Main Serves 6 1h 30 min

This dish received a great response when we served it at the Field Kitchen in Devon. Pungent wild garlic sits beautifully amid cream and potatoes. It works as a main with some salad on the side or as part of a sumptuous spring Sunday lunch.

Ingredients

  • 50g butter
  • 300g leeks, trimmed and thinly sliced
  • large handful wild garlic leaves
  • 3 garlic cloves, crushed
  • 100ml double cream
  • 100ml milk
  • 4-5 large potatoes, peeled and sliced
  • 2 tbsp Parmesan, grated
  • salt and pepper

Method

Prep time: 10 min
Cooking time: 1h 20 min
  • Step 1

    Preheat oven to 180°C/Gas 4. Melt butter in a large pan - add leeks and cook gently until soft. Wash and roughly slice the wild garlic. Next, add garlic and wild garlic leaves and cook for 5 minutes.
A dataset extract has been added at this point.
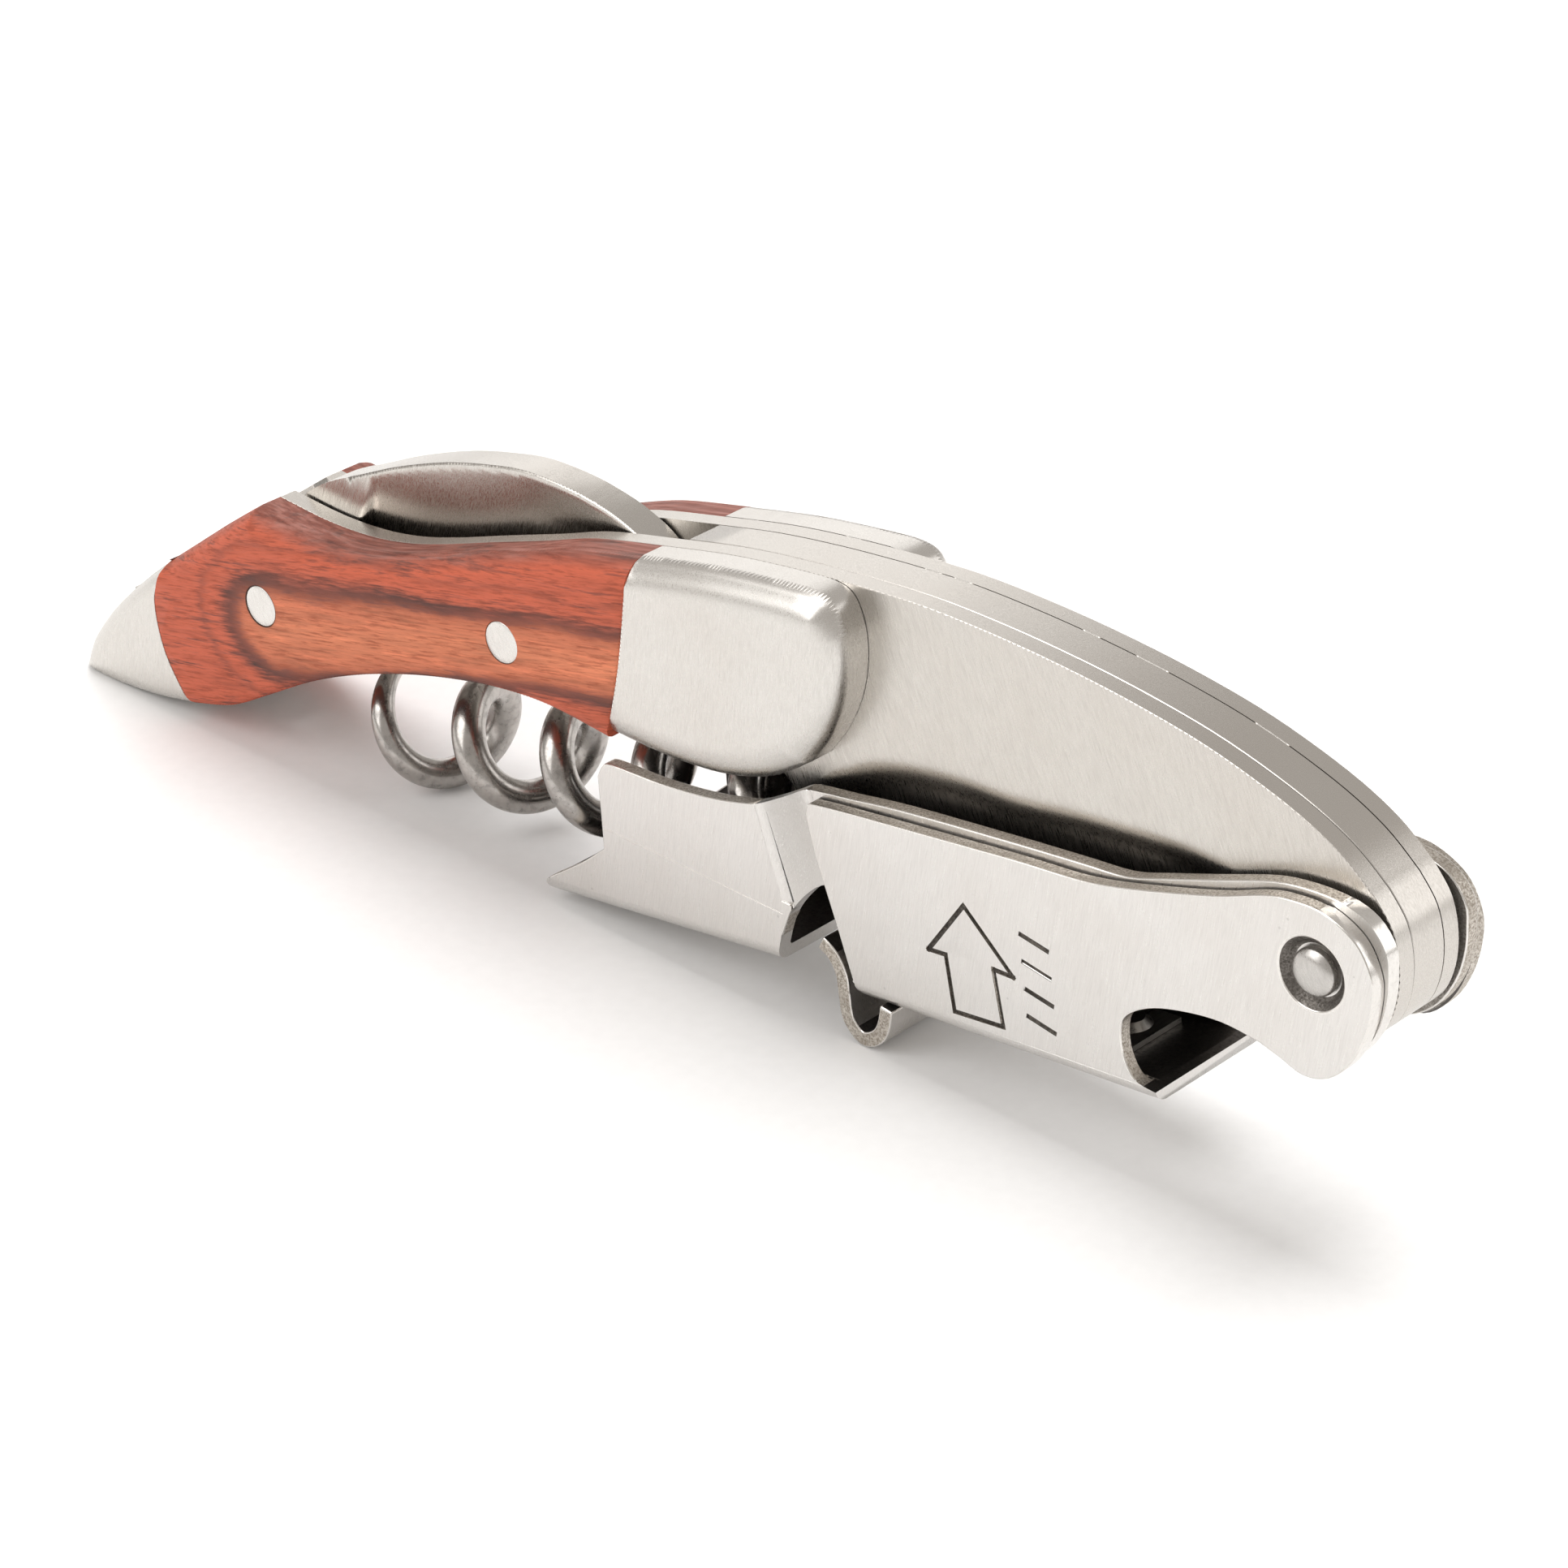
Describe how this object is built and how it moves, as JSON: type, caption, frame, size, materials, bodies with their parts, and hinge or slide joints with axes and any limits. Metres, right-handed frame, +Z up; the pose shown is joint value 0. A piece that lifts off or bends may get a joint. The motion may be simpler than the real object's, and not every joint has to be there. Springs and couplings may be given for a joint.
{
  "type": "lever corkscrew",
  "caption": "Folding lever corkscrew with wood scales, steel bolsters, a foil knife, a coiled worm and a hinged two-part lever with a crown-cap notch.",
  "frame": {"origin": "middle of the base of the folded corkscrew's bounding box", "axes": "+X from the tail with the knife pivot towards the lever pivot, +Y through the handle's thickness towards the back scale, +Z up from the surface it stands on"},
  "size_m": [0.1216, 0.0136, 0.0333],
  "materials": {
    "steel_liner": "satin, brushed across",
    "steel_bolster": "satin, brushed, rounded edges polished",
    "steel_blade": "satin spine, ground sides",
    "steel_lever": "fine satin, polished edges",
    "steel_pin": "flush and polished",
    "steel_worm": "drawn wire, polished",
    "steel_spring": "plain spring steel",
    "wood_scale": "oiled, dark streaks along the grain"
  },
  "bodies": {
    "handle": {"front_liner": "steel_liner", "back_liner": "steel_liner", "backspring": "steel_liner", "tail_spacer": "steel_liner", "front_tail_cap": "steel_bolster", "back_tail_cap": "steel_bolster", "front_scale": "wood_scale", "back_scale": "wood_scale", "front_bolster": "steel_bolster", "back_bolster": "steel_bolster", "knife_pin": "steel_pin", "scale_pin": "steel_pin", "bolster_pins": "steel_pin", "tail_rivet": "steel_pin", "worm_pin": "steel_pin", "pivot_washers": "steel_spring"},
    "knife": {"knife_blade": "steel_blade"},
    "screw": {"worm": "steel_worm"},
    "long_arm": {"long_lever": "steel_lever", "lever_rivet": "steel_pin", "spring_pin": "steel_pin"},
    "short_arm": {"short_lever": "steel_lever", "leaf_spring": "steel_spring", "spring_rivet": "steel_spring"}
  },
  "joints": [
    {"name": "lever_hinge", "type": "hinge", "parent": "handle", "child": "long_arm", "pos_m": [0.05582, 0, 0.02119], "axis": [0, -1, 0], "range_deg": [0, 170]},
    {"name": "short_lever_push", "type": "hinge", "parent": "long_arm", "child": "short_arm", "pos_m": [0.05582, 0, 0.02119], "axis": [0, 1, 0], "range_deg": [0, 2.5], "stiffness_Nm_per_rad": 0.5, "springref_deg": -11.46, "deforming": ["leaf_spring"]},
    {"name": "worm_hinge", "type": "hinge", "parent": "handle", "child": "screw", "pos_m": [0.01342, 0, 0.01244], "axis": [0, -1, 0], "range_deg": [0, 90]},
    {"name": "knife_hinge", "type": "hinge", "parent": "handle", "child": "knife", "pos_m": [-0.03913, 0, 0.01294], "axis": [0, -1, 0], "range_deg": [0, 155]}
  ],
  "couplings": [
    {"joint": "worm_hinge", "follows": "lever_hinge", "ratio": 0.5294}
  ]
}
Season well.

  • Step 2

    Add cream and milk and bring to the boil. Add 1 tablespoon Parmesan. Check seasoning. Mix in a bowl with potato slices.

  • Step 3

    Arrange in a gratin or ovenproof dish. Cover with tin foil and bake for 1 hour until the potatoes are just cooked. Remove foil, sprinkle with the rest of the cheese - place back in the oven and cook until brown on top.